“Perfino la morte, a tutti terribile e odiosa, esortava alla lode, e andandole incontro lieto, la invitava ad essere suo ospite: ‘Ben venga, mia sorella morte!’. Si rivolse poi al medico: ‘Coraggio, frate medico, dimmi pure che la morte è imminente: per me sarà la porta della vita!’”.
Descrive così il primo biografo di San Francesco d’Assisi, Tommaso da Celano, nella Vita Seconda del Santo, gli ultimi momenti di vita dell’Assisiate. Al sopraggiungere della fine della sua vita terrena il Santo di Assisi dimostra di non temerla ma anzi esprime con il canto la lode a Dio per il suo essere parte dell’esistenza dell’uomo perché essa, grazie alla redenzione di Cristo, si è trasfigurata nella “porta della vita”.
É proprio l’ingresso nella vita eterna di Francesco che tutta la Chiesa, ed in particolare le famiglie francescane, si apprestano a celebrare sabato 3 e domenica 4 ottobre.
Anche a Lecce, le sorelle Clarisse del monastero “Santi Francesco e Chiara” di Via Adriatica si stringeranno insieme a coloro che lo desidereranno intorno a colui che Santa Chiara, nel suo testamento, definisce “colonna e nostra unica consolazione dopo Dio”, per celebrarne il Beato Transito la sera del 3 ottobre alle 18.30 con la celebrazione dei primi vespri della festa presieduti da don Maurizio Ciccarese, parroco della parrocchia “Cuore Immacolato di Maria” nel cui territorio insiste il monastero clariano leccese, e la mattina del 4 ottobre, festa di San Francesco d’Assisi, con la celebrazione eucaristica festiva alle 9.30. Concludono le celebrazioni festive i secondi vespri, la sera alle 19.
Ancora una volta allora le figlie di Santa Chiara, che si definiva ‘pianticella di frate Francesco’, celebreranno con gioia e autenticità la festa di un uomo piccolo di statura ma grande nell’amore a Cristo e nella sua imitazione.

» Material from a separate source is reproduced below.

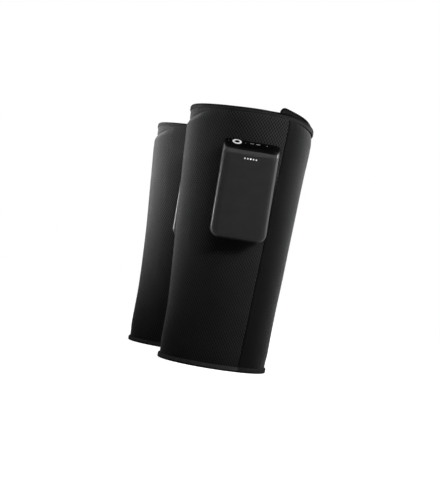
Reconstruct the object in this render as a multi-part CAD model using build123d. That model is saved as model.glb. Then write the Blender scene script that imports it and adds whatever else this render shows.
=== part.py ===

Ancora una volta l’invito che Francesco intese nel cuore sostando in preghiera dinanzi al Crocifisso di San Damiano: “Va’, ripara la mia casa che è in rovina”, sarà fatto proprio con rinnovato vigore dalla comunità clariana impegnata com’è con l’incessante preghiera e con le opere nell’opera di riparazione dei cuori e delle vite fragili di tanti uomini e donne che ad esse fanno riferimento e che comunque abitano in ogni parte del mondo.